Da queste parti un’altra risorsa che abbonda è il vento, e nel 2010 Google ha scelto il North Dakota per il suo primo investimento in una centrale eolica su scala commerciale. Ma riuscirà mai lo stato a sostituire le risorse del petrolio con quelle dell’eolico, che tra l’altro costano molto in tecnologia  e rendono poco?
Sembra che il mondo vada per conto suo e lasci ai teorici baloccarsi con le belle teorie sulla decrescita e sulle rinnovabili, sullo sviluppo sostenibile e sulle tante buone intenzioni eque e compatibili. Quello che conta è come sempre l’interesse economico, la necessità di dare energia a prezzi competitivi ai sette miliardi di umani, molti dei quali si stanno avvicinando ora allo sviluppo e alle opportunità della globalizzazione. La Cina chiede energia, l’India chiede energia, tutta l’Asia chiede energia, l’America chiede energia, l’Africa presto chiederà energia. Il North Dakota ha risposto, sta rispondendo: sono gli affari, bellezza!  Mentre la tedesca Siemens chiude il fotovoltaico, giudicandolo antieconomico, le grandi distese del North Dakota sono la dimostrazione materiale che ciò che domina il mondo sono gli interessi e la necessità. La sovrappopolazione vuole altra  energia a prezzi abbordabili dalle nuove economie emergenti e più aumentano i miliardi di umani più energia è necessaria, altro che decrescita felice. E non solo energia visto che anche il cibo sta per diventare un’emergenza perché la produzione agricola richiede fertilizzanti (che si ottengono dagli idrocarburi, cioè ancora dal petrolio, sempre petrolio) in quantità sempre maggiore. Il petrolio brucierà ancora e per molto tempo, alla faccia del riscaldamento globale e di  quello che pensano gli ambientalisti del politicamente sostenibile.
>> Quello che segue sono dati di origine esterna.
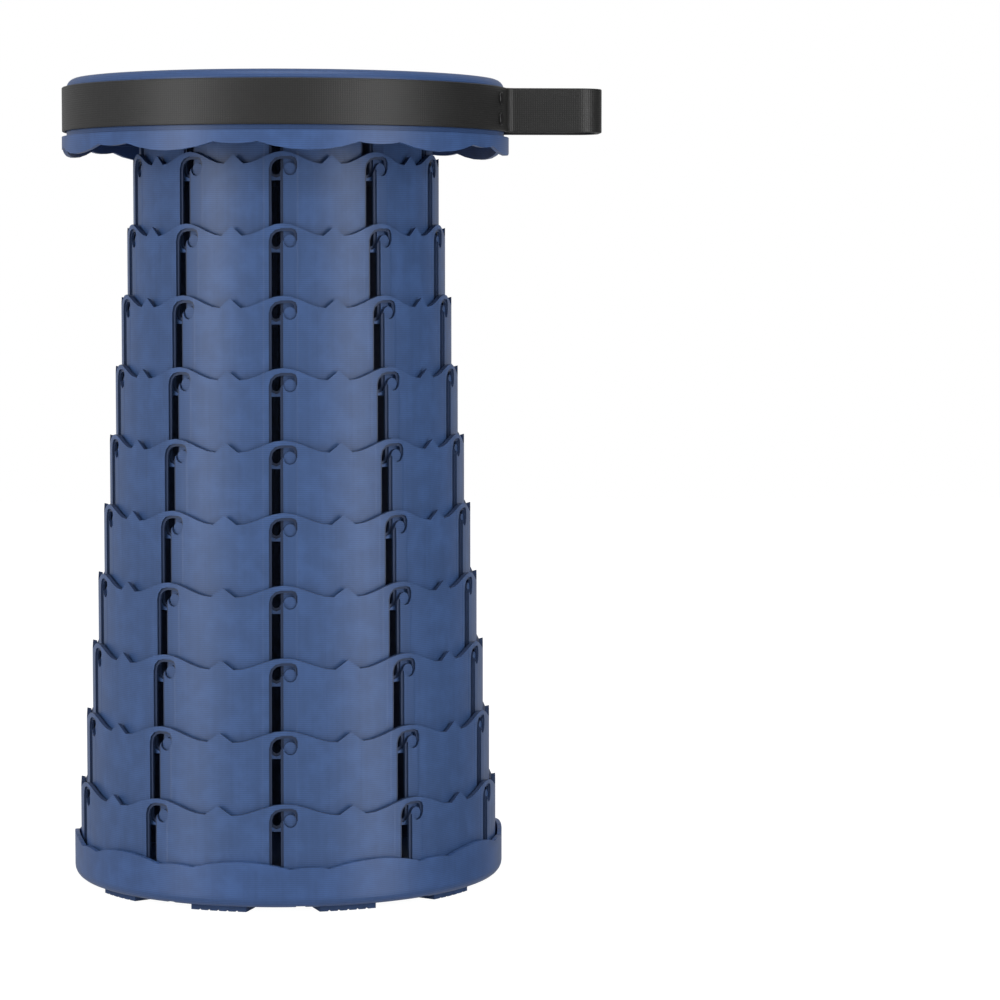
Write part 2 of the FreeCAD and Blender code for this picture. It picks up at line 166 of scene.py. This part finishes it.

Nella notte della prateria del petrolio in North Dakota brillano ogni tanto immense fiammate delle torce di combustione del gas, alte decine di metri, e si espandono all’improvviso con un ruggito minaccioso. Lo spettacolo è suggestivo e inquietante. La Terra grida la sua potenza, o il suo dolore per una fine imminente?
Susan spiega che la vita da camionista in questo paese irreale non le da solo guadagni  economici, ma anche soddisfazioni meno materiali, più impalpabili. Perfino in queste lande da inferno dantesco esiste un po’ di poesia e di sensibilità.  “Sono su un pozzo, è notte e sono sola”, racconta. Il cielo stellato sulla testa, le fiammate di gas in lontananza, a volte l’urlo lontano di un coyote. Susan è sulla passerella, a una certa altezza da terra, e apre il portello di un serbatoio che raccoglie acqua salina proveniente dalle viscere del sottosuolo, da migliaia di metri di profondità, nel bel mezzo del continente nordamericano. Si piega in avanti e fa un grande respiro. “Sembra proprio di sentire l’odore del mare”, dice."